**AIM**
Find every line below that contains the word "where" and copy it out.

**THE DATA**
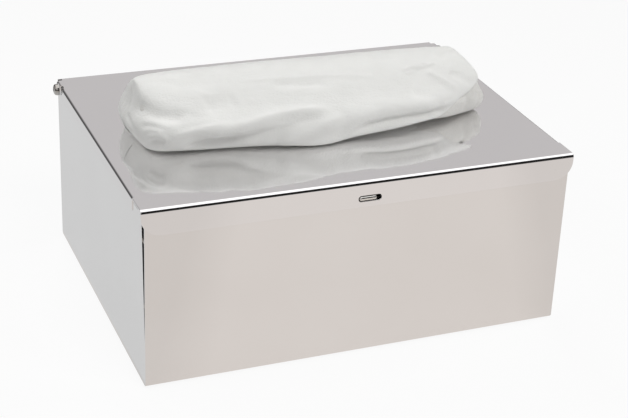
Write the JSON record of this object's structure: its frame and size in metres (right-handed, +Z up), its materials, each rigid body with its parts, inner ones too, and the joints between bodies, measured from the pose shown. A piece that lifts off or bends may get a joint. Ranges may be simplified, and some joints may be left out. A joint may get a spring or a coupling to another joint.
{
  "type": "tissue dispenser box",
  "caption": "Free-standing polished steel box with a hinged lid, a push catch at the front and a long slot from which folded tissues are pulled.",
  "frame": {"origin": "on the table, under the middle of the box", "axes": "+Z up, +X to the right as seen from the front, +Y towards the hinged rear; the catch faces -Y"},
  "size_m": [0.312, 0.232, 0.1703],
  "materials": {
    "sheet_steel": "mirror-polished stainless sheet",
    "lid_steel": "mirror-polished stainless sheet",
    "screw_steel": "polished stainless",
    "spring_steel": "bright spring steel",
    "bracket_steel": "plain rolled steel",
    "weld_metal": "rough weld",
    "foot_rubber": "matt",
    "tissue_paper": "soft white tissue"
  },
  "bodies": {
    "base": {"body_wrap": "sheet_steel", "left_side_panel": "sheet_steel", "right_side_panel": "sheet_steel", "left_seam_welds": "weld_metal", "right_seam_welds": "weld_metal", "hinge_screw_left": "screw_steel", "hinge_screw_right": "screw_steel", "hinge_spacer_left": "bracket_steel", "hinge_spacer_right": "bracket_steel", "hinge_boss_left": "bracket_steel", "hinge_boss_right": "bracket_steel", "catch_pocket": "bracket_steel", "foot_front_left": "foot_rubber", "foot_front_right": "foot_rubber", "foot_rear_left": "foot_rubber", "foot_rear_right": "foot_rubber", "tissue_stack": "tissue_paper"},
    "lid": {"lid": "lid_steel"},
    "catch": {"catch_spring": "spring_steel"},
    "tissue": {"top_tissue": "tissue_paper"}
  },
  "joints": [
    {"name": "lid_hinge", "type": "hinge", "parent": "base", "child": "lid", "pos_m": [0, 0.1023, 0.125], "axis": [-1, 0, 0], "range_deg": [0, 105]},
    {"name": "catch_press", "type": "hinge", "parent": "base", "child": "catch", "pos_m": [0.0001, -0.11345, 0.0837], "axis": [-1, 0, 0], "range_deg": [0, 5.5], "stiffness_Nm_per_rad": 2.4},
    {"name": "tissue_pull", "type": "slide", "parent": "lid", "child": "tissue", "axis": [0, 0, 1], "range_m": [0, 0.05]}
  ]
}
...
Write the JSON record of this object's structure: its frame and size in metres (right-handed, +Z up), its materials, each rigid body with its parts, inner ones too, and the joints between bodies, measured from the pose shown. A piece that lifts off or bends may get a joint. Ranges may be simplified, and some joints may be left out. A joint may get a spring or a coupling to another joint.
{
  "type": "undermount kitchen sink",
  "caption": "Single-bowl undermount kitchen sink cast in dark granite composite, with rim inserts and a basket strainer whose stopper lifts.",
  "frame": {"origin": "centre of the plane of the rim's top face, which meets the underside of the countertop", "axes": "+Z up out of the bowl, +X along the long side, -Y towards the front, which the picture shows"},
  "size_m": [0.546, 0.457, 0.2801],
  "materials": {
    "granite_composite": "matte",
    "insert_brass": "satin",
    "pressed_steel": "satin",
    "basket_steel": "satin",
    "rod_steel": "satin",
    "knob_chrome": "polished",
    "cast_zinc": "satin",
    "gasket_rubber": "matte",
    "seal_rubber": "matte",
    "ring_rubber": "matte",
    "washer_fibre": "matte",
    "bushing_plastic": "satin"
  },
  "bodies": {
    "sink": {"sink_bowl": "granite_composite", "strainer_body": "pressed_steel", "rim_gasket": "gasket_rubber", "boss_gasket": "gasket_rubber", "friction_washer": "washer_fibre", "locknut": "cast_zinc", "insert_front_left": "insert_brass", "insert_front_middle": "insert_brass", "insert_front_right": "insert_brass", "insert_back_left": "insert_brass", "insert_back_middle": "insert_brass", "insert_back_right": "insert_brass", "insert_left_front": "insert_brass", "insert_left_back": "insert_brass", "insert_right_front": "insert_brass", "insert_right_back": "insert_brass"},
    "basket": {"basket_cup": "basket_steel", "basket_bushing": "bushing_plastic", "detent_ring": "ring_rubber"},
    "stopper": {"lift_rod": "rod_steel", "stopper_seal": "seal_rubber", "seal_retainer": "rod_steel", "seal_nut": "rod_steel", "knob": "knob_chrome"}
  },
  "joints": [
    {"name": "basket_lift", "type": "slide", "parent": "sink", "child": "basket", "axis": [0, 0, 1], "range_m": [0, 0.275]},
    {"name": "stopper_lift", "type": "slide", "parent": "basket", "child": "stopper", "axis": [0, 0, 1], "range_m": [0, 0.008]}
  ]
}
---
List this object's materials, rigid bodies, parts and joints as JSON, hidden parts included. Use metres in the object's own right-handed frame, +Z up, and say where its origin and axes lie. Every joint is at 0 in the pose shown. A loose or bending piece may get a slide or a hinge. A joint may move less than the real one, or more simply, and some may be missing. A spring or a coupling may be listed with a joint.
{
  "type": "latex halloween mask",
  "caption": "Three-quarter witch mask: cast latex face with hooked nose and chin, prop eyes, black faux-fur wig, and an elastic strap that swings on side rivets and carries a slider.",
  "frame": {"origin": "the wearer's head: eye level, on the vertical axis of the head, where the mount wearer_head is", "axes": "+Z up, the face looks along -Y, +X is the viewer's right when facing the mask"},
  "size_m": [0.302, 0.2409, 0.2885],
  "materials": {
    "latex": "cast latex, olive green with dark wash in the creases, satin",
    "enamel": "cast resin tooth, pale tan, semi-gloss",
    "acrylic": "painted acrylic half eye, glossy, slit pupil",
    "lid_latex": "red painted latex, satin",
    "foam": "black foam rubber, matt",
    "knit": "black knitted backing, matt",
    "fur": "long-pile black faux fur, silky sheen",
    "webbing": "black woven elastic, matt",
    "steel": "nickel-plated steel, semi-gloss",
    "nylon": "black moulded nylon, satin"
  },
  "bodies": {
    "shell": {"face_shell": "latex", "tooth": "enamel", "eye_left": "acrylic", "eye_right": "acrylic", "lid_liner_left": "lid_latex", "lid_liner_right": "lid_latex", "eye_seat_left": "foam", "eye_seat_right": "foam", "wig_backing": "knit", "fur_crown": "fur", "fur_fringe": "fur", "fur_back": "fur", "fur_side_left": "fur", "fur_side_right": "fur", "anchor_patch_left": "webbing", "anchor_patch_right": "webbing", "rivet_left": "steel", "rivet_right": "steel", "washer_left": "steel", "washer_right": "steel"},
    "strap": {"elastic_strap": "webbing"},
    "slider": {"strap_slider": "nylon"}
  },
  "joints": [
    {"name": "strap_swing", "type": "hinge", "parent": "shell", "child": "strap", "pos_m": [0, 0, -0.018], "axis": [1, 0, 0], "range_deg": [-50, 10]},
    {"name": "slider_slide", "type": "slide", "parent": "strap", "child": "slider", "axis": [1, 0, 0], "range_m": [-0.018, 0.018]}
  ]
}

**SOLUTION**
List this object's materials, rigid bodies, parts and joints as JSON, hidden parts included. Use metres in the object's own right-handed frame, +Z up, and say where its origin and axes lie. Every joint is at 0 in the pose shown. A loose or bending piece may get a slide or a hinge. A joint may move less than the real one, or more simply, and some may be missing. A spring or a coupling may be listed with a joint.
  "frame": {"origin": "the wearer's head: eye level, on the vertical axis of the head, where the mount wearer_head is", "axes": "+Z up, the face looks along -Y, +X is the viewer's right when facing the mask"},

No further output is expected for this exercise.